Monday, January 16, 2006 08:41 PM

Issues behind the arguments

Thanks to previous letter-writers here for affirming an alternative to Mrs. O'Beirne's spirited defense of the status quo. We can consistently say of right-wing ideology that it appears more logical than whatever piece of a solution to an evolving problem we're trying to develop and articulate at the moment. Part of that was hinted at by Ms. Traister: it's much easier to display grounded thinking when you're working from a system that's been built and refined over millenia.

The argument where Ms. Traister fell hardest was in her attempt to win by pointing to exceptions. Connecting feminism to only the exceptions allows for its motives to be trivialized and individualized. Sure, that one hypothetical girl in the antiquted abstract small-town can fight her good fight to do whatever she needs to do to self-actualize. And if she ends up being the enemy of the people in that town, railed against, silenced, run out for expressing a truth that little place can't deal with she's elevated her life to the best art. It's an even better story in the big city.

That girl will never succeed perfectly, but neither will anyone.

I spent this MLK Day volunteering at a meeting place for the mentally handicapped and then at a nursing home. Most of that volunteering involved listening. And watching. I could go on for a long time about every interaction that touched me, but I'll just point out what was the best. The nursing home held an Martin Luther King Day Tea Party, and I sat at a table with a man named Bill who'd been visiting his wife and caring for her every day for four years. She's reached severe onset of alzheimers, but aside from admitting that the last few years have been hard, he only mentioned the positives of their good life together. He fed her, held her hand, cooed at her to smile and praised the gleam he saw in her eye, taking on faith that the woman he shared his life with could hear. I think she understood.

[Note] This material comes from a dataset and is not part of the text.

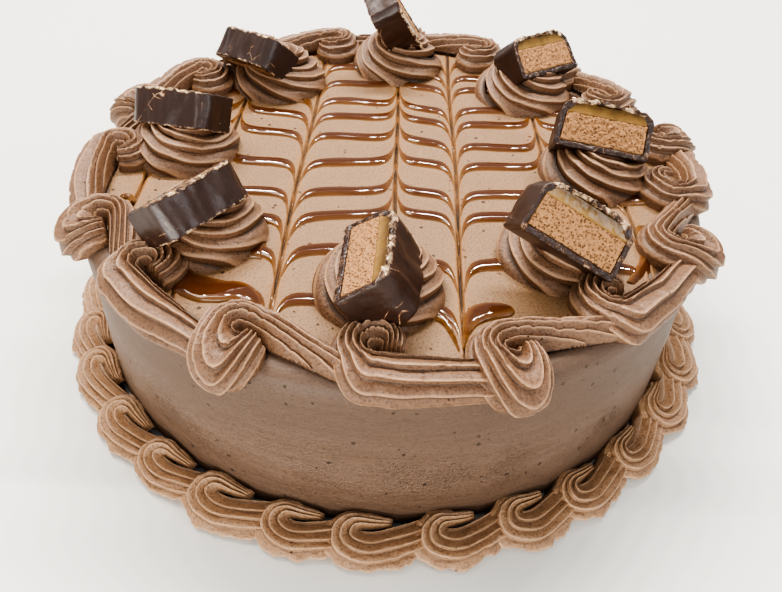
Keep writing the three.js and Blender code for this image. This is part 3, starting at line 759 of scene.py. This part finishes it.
# in millimetres, as all the sizes of a slice are
BAR_WIDTH, BAR_HEIGHT, BAR_BASE, BAR_WALL, BAR_TOP, NOUGAT_HEIGHT = 31, 17, 2, 1.6, 1.7, 9.4
# length, middle, direction out of the shown cut, direction up through the bar
SLICES = [
    (15, (-1.5, -73, 72.6), (-0.56, -0.01, 0.83), (0.83, -0.04, 0.56)),
    (13, (49.5, -57.5, 78), (0.2, -0.79, 0.57), (0.45, 0.6, 0.67)),
    (12.5, (69, 1, 75.5), (-0.06, -0.75, 0.66), (0.17, 0.64, 0.75)),
    (12.5, (53.5, 60, 74), (0.49, -0.52, 0.7), (-0.4, 0.58, 0.71)),
    (12, (-1.5, 76, 77.5), (0.86, 0.08, 0.51), (0.3, -0.92, -0.25)),
    (11.5, (-56.5, 54, 73.5), (0.38, 0.59, 0.72), (-0.53, -0.5, 0.69)),
    (12, (-73.5, 5, 74.5), (0.09, 0.52, 0.85), (-0.32, -0.79, 0.52)),
    (11.5, (-56, -50, 75), (-0.49, 0.33, 0.81), (0.67, -0.45, 0.59)),
]
CLOSED_SLICE = 0                  # this one is an end of the bar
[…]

We need to take care of each other, and keep government and corporate culture from blocking us off. But we need to keep words written on top of words from blocking us off as well. Our minds and hearts change through living, not sounding off, though the experience of this 23 year old guy may not be true for fat cats in washington or nyc.

Unfortunately, activists do need continuing problems to keep their jobs as activists. Just like politicians. Thank G-d for republicans for being so hard on us until we get up and do it ourselves. Now if only I can find a way to give it back and inspire as little resentment in them as they get from me.

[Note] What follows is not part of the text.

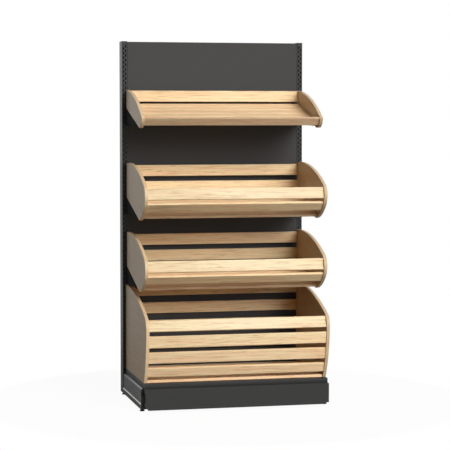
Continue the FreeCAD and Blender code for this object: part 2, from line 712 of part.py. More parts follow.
def deck():
    """The bottom shelf: a tray upside down, its folds standing on the legs."""
    outside = block("-deck_half", "face_y - deck_reach", "leg_top",
                    "2 * deck_half", "deck_reach - fit_gap", "deck_fold")
    hollow = block("deck_sheet - deck_half", "face_y - deck_reach + deck_sheet", "leg_top - deck_sheet",
                   "2 * (deck_half - deck_sheet)", "deck_reach - fit_gap - 2 * deck_sheet", "deck_fold")
    return cut(outside, hollow)


def deck_rib(share):
    """A hat-shaped stiffener across the deck, at a share of its depth."""
    y = "face_y - %s * deck_reach - rib_width / 2" % share
    outside = block("deck_sheet - deck_half", y, "deck_top - deck_sheet - rib_depth",
                    "2 * (deck_half - deck_sheet)", "rib_width", "rib_depth")
    hollow = block("-deck_half", y + " + rib_sheet", "deck_top - deck_sheet - rib_depth + rib_sheet",
                   "2 * deck_half", "rib_width - 2 * rib_sheet", "rib_depth")
    return cut(outside, hollow)


def kick_end():
    """The kick plate's left end, bent back, with two hooks for the leg."""
    parts = [block("-kick_half", "face_y - kick_reach", "kick_foot + kick_corner", "kick_ear",
                   "leg_front_y - fit_gap - (face_y - kick_reach)",
                   "leg_top - ear_drop - kick_foot - kick_corner")]
    for rows in ("0", "kick_slot_rows"):
        level = "floor_gap + kick_slot_rise - %s * slot_pitch" % rows
        parts += hook("-kick_half", level, "leg_front_y", "end_plate", "kick_ear")
    return fuse(*parts)


def kick_plate():
    """The face with its bevelled lower corners, its folds and its two ends."""
    face = plate("XZ_Plane", (("-kick_bevel_x", "0"), ("kick_bevel_x", "0"), ("kick_half", "kick_corner"),
                              ("kick_half", "kick_height"), ("-kick_half", "kick_height"),
                              ("-kick_half", "kick_corner")), "kick_sheet")
    face.Tip.Reversed = True
    place(face, "0", "face_y - kick_reach", "kick_foot")
    top = block("-kick_half", "face_y - kick_reach", "kick_foot + kick_height - kick_sheet",
                "2 * kick_half", "kick_fold", "kick_sheet")
    foot = block("-kick_bevel_x", "face_y - kick_reach", "kick_foot",
                 "2 * kick_bevel_x", "kick_fold", "kick_sheet")
    return fuse(face, top, foot, *both(kick_end()))


def kick_clip(level):
    """A plastic clip pushed on the kick plate's left end."""
    return block("-kick_half - clip_thick", "face_y - kick_reach", "kick_foot + %s" % level,
                 "clip_thick", "clip_depth", "clip_height")


two_nodes("base_leg", base_leg())
two_nodes("base_shoe", base_shoe())
node("leg_front_plates", group(*both(front_plate())))
node("leg_hook_plates", group(*both(leg_hooks())))
node("deck", deck())
node("deck_ribs", group(deck_rib("1 / 3"), deck_rib("2 / 3")))
node("kick_plate", kick_plate())
node("kick_plate_clips", group(*both(kick_clip("clip_low"), kick_clip("clip_high"))))


# --------------------------------------------------------------- the boards

class Profile:
    """The outline of a side board, from its lower front corner to its top."""

    def __init__(self, path):
        """path is (reach, rise, radius of the arc to the next) aliases, upwards."""
        self.path = [(size(reach), size(rise), size(radius) if radius else None)
                     for reach, rise, radius in path]

    def reach_at(self, rise):
        """How far forward the outline lies at a height."""
        for (x1, y1, radius), (x2, y2, _) in zip(self.path, self.path[1:]):
            if y1 <= rise <= y2:
                if radius is None:
                    return x1 + (x2 - x1) * (rise - y1) / (y2 - y1)
                chord = math.hypot(x2 - x1, y2 - y1)
                depth = math.sqrt(radius ** 2 - (chord / 2) ** 2)
                middle_x = (x1 + x2) / 2 - depth * (y2 - y1) / chord
                middle_y = (y1 + y2) / 2 + depth * (x2 - x1) / chord
                return middle_x + math.sqrt(radius ** 2 - (rise - middle_y) ** 2)
        return self.path[0][0] if rise < self.path[0][1] else 0.0

    def slat(self, foot, width):
        """Lower corner, lean and top of a slat laid on the outline from a height."""
        inset = size("board_inset")
        start = self.reach_at(foot) - inset
        low, high = foot, foot + width
        for _ in range(40):
            top = (low + high) / 2
            far = math.hypot(self.reach_at(top) - inset - start, top - foot) > width
            low, high = (low, top) if far else (top, high)
        lean = math.degrees(math.atan2(self.reach_at(top) - inset - start, top - foot))
        return start, foot, lean, top

    def floor_end(self, lift, slope, margin):
        """How far down the slope a floor reaches before it meets the outline."""
        low, high = 0.0, 2 * max(reach for reach, _, _ in self.path)
        for _ in range(40):
            along = (low + high) / 2
            reach = along * math.cos(slope) + lift * math.sin(slope)
            rise = lift * math.cos(slope) - along * math.sin(slope)
            inside = reach < self.reach_at(rise + 0.001) - margin
            low, high = (along, high) if inside else (low, along)
        return along


def slat(half, y, z, thick, wide, lean=None):
    """A board between the side boards, its ends in their housings."""
    board = block("side_thick - housing - %s" % half, y, z,
                  "2 * (%s - side_thick + housing)" % half, thick, wide, lean)
    soft = doc.addObject("Part::Fillet", "Slat")
    soft.Base = board
    radius = size("board_round")
    soft.Edges = [(number, radius, radius) for number in LONG_EDGES]
    return soft


def front_slats(unit, profile):
    """Slats laid along the curved front, from the lowest upwards."""
    made = []
    foot = size(unit["front_foot"])
    for width in unit["fronts"]:
        reach, rise, lean, top = profile.slat(foot, size(width))
        made.append(slat(unit["half"], size(unit["back_y"]) - reach, size(unit["seat_z"]) + rise,
                         "board_thick", width, lean))
        foot = top + size(unit["front_gap"])
    return made


def back_boards(unit):
    """Upright boards across the back, from the highest downwards."""
    y = "%s - board_setback - board_thick" % unit["back_y"]
    return [slat(unit["half"], y, "%s + %s - %s - board_width - %d * (board_width + %s)"
                 % (unit["seat_z"], unit["back"], unit["back_drop"], number, unit["back_gap"]),
                 "board_thick", "board_width") for number in range(unit["backs"])]


def floor_slats(unit, profile):
    """Boards across the floor, spread evenly from the back to the front."""
    slope = math.radians(size(unit["slope"]))
    lift = size(unit["lift"])
    width = size("board_width")
    start = size("floor_start")
    end = profile.floor_end(lift, slope, size("board_inset") + unit["floor_margin"])
    step = (end - start - width) / (unit["floors"] - 1)
    made = []
    for number in range(unit["floors"]):
        along = start + number * step + width
        y = size(unit["back_y"]) - along * math.cos(slope) - lift * math.sin(slope)
        z = size(unit["seat_z"]) - along * math.sin(slope) + lift * math.cos(slope)
        made.append(slat(unit["half"], y, z, "board_width", "board_thick", size(unit["slope"])))
    return made


def turn_at(shape, edge):
    """The angle between the two faces that meet at an edge, in degrees."""
    point = edge.valueAt(edge.FirstParameter)
    normals = [face.normalAt(*face.Surface.parameter(point))
               for face in shape.ancestorsOfType(edge, Part.Face)]
    return math.degrees(normals[0].getAngle(normals[1]))


def soften(body):
    """Round a side board's corners, then its edges all round on both faces."""
    doc.recompute()
    shape = body.Tip.Shape
    across = edge_numbers(shape, FreeCAD.Vector(1, 0, 0))
    sharp = [number for number in across if turn_at(shape, shape.Edges[number - 1]) > 2]
    fillet(body, ["Edge%d" % number for number in sharp], "side_corner")
    broad = [number for number, face in enumerate(body.Tip.Shape.Faces, start=1)
             if abs(face.normalAt(0, 0).x) > 0.999]
    fillet(body, ["Face%d" % number for number in broad], "side_round")


def locating_pin(unit, along, radius, height):
    """A pin square to the sloping ledge, in the middle of the left side board."""
    y = "%s - %s * cos(tilt * 1 deg) + ledge_thick * sin(tilt * 1 deg)" % (unit["back_y"], along)
    z = "%s - %s * sin(tilt * 1 deg) - ledge_thick * cos(tilt * 1 deg)" % (unit["seat_z"], along)
    pin = doc.addObject("Part::Cylinder", "Pin")
    bind(pin, {"Radius": radius, "Height": "%s + ledge_thick" % height})
    return place(pin, "side_thick / 2 - hung_half", y, z, "tilt")


def side_board(unit, slats):
    """The left side board, with a housing for each slat's end and the pins' holes."""
    # The sketch's first axis points backwards, so reaches are negative there.
    corners = [("0", "0")] + [("-" + reach, rise) for reach, rise, _ in unit["path"]]
    radii = {number + 1: radius for number, (_, _, radius) in enumerate(unit["path"]) if radius}
    body = plate("YZ_Plane", corners, "side_thick", radii)
    soften(body)
    place(body, "-%s" % unit["half"], unit["back_y"], unit["seat_z"])
    holes = [locating_pin(unit, along, "pin_size / 2 + pin_play", "pin_height + pin_play")
             for along in ("pin_first", "pin_last")] if unit["hung"] else []
    return cut(body, *slats, *holes)


def wooden_unit(unit):
    """The side boards and slats of one tray or basket."""
    profile = Profile(unit["path"])
    fronts = front_slats(unit, profile)
    backs = back_boards(unit)
    floors = floor_slats(unit, profile)
    two_nodes(unit["name"] + "_side", side_board(unit, fronts + backs + floors))
    node("%s_front_%s" % (unit["name"], "board" if len(fronts) == 1 else "slats"), group(*fronts))
    node("%s_back_%s" % (unit["name"], "board" if len(backs) == 1 else "boards"), group(*backs))
    node("%s_floor_slats" % unit["name"], group(*floors))


TRAY_PATH = (("tray_tip_reach", "-tray_tip_drop", "tray_chin"),
             ("tray_reach", "-tray_brow_drop", "tray_crown"), ("0", "tray_back", None))
BASKET_PATH = (("basket_tip_reach", "-basket_tip_drop", "basket_jaw"),
               ("basket_chin_reach", "-basket_chin_drop", "basket_chin"),
               ("basket_reach", "basket_nose_rise", "basket_brow"),
               ("basket_brow_reach", "basket_brow_rise", "basket_crown"), ("0", "basket_back", None))
BIN_PATH = (("bin_tip_reach", "0", "bin_front"), ("bin_reach", "bin_nose_rise", "bin_brow"),
            ("bin_brow_reach", "bin_brow_rise", "bin_crown"), ("0", "bin_back", None))

HUNG = {"half": "hung_half", "back_y": "hung_back_y", "slope": "tilt", "lift": "floor_lift",
        "floors": 6, "hung": True}
UNITS = (
    dict(HUNG, name="tray", seat_z="tray_z", seat_rise="tray_seat", path=TRAY_PATH, back="tray_back",
         fronts=("lip_width",), front_foot="-lip_foot", front_gap="basket_front_gap",
         backs=1, back_drop="tray_back_drop", back_gap="basket_back_gap",
         floor_margin=1.4 * size("board_thick")),
    dict(HUNG, name="upper_basket", seat_z="high_z", seat_rise="basket_seat", path=BASKET_PATH,
         back="basket_back", fronts=("board_width", "board_width"),
         front_foot="-basket_front_foot", front_gap="basket_front_gap",
         backs=2, back_drop="basket_back_drop", back_gap="basket_back_gap", floor_margin=0),
    {"name": "bottom_basket", "half": "bin_half", "back_y": "bin_back_y", "seat_z": "deck_top",
     "path": BIN_PATH, "slope": "0", "lift": "0", "floors": 7, "hung": False, "back": "bin_back",
     "fronts": ("bin_low_width", "board_width", "board_width", "board_width"),
     "front_foot": "bin_front_foot", "front_gap": "bin_front_gap", "backs": 4,
     "back_drop": "bin_back_drop", "back_gap": "bin_back_gap", "floor_margin": 0},
)


# ------------------------------------------------------------- the brackets

def bracket(unit):
    """A plate hooked in the inner slots, with a ledge under the side board."""
    corners = (("arm_behind", "arm_rise"), ("arm_shoulder", "arm_rise"), ("arm_shoulder", "arm_corner"),
               ("-arm_reach", "-arm_end_drop"), ("-arm_reach", "-arm_end_foot"), ("arm_behind", "-arm_root"))
    arm = plate("YZ_Plane", corners, "arm_thick")
    x = "-slot_x - arm_thick / 2"
    place(arm, x, unit["back_y"], unit["seat_z"])
    ledge = block(x, "%s - arm_reach + (ledge_thick + fit_gap) * sin(tilt * 1 deg)" % unit["back_y"],
                  "%s - arm_reach * tan(tilt * 1 deg) - (ledge_thick + fit_gap) * cos(tilt * 1 deg)"
                  % unit["seat_z"], "ledge_width", "arm_reach / cos(tilt * 1 deg)", "ledge_thick", "tilt")
    pins = [locating_pin(unit, along, "pin_size / 2", "pin_height") for along in ("pin_first", "pin_last")]
    hooks = []
    for rows in ("0", "hook_rows"):
        level = "%s - %s - %s * slot_pitch" % (unit["seat_z"], unit["seat_rise"], rows)
        hooks += hook(x, level, "face_y", "upright_wall", "arm_thick")
    return fuse(arm, ledge, *pins, *hooks)


for wooden in UNITS:
    wooden_unit(wooden)
    if wooden["hung"]:
        two_nodes(wooden["name"] + "_bracket", bracket(wooden))
for part_name in [name for name in NODES if name.startswith("upper_basket")]:
    lower(part_name.replace("upper", "lower"), part_name, "high_z - low_z")


# ------------------------------------------------------- checks and export

doc.recompute()
problems = ["%s: %s" % (thing.Label, thing.State) for thing in doc.Objects
            if "Invalid" in thing.State or "Error" in thing.State]
for label, finished in NODES.items():
    if finished.Shape.isNull() or not finished.Shape.isValid() or not finished.Shape.Solids:
        problems.append("%s: no valid solid" % label)
if problems:
    raise RuntimeError("; ".join(problems))

os.makedirs("parts", exist_ok=True)
for label, finished in NODES.items():
    finished.Shape.exportStep(os.path.join("parts", label + ".step"))
    limits = finished.Shape.BoundBox
    print("%-28s %2d solids  X %7.1f %7.1f  Y %7.1f %7.1f  Z %7.1f %7.1f"
          % (label, len(finished.Shape.Solids), limits.XMin, limits.XMax,
             limits.YMin, limits.YMax, limits.ZMin, limits.ZMax))
print(len(NODES), "nodes")
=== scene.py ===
"""Dresses the bakery bread rack: boards, sheet steel, feet, finishes and a plain studio."""

import json
import math

import bpy
import numpy as np
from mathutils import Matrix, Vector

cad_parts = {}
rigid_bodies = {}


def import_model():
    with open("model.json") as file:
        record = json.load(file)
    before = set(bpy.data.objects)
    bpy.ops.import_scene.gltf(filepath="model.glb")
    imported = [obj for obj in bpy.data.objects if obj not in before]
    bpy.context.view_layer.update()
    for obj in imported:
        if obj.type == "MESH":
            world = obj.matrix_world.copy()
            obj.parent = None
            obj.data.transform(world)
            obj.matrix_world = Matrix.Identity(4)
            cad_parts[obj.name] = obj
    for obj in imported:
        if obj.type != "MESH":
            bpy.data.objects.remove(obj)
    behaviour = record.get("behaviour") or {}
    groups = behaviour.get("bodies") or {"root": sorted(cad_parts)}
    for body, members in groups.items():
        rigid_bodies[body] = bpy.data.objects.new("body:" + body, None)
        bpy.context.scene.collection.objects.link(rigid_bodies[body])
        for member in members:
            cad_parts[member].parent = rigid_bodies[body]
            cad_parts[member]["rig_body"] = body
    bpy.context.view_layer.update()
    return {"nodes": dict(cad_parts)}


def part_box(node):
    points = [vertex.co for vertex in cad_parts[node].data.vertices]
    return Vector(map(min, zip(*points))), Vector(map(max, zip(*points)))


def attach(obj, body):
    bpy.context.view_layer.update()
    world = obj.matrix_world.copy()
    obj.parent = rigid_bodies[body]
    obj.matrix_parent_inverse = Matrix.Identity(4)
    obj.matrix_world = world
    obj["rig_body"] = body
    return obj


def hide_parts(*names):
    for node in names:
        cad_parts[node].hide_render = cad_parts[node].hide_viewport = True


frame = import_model()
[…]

Monday, January 16, 2006 08:58 PM

My Lunch With bla-bla-bla

It just proves how easy it is to put women down, and that a "successful" middle class white woman is the one to do the job. I wish Salon would interview some white supremacy pundit who would delineate the many ways blacks have suffered because of civil rights. You and I know they are there and we know their arguments. It's just they are afraid to show their faces. I would really look bad on T.V. with O'Beirne or Coulter because I would just say "you're stupid","you're a liar", or "who pays you?",to their "points".

Like O'Beirne, I'm aging, and I too look back with nostalgia on the norms of my youth, but realistically, America will never go back to those times. I just hope most of us won't have to go underground, the way things are going.

Monday, January 16, 2006 09:28 PM

Indigestion

What I found interesting is that even Ms. O’Beirne could not say that women want to stay at home without qualifying herself several times over. In the end, the only point that she made was that some mothers want to stay home while their children. Fortunately, feminists are making it possible for them to do so without ending their careers.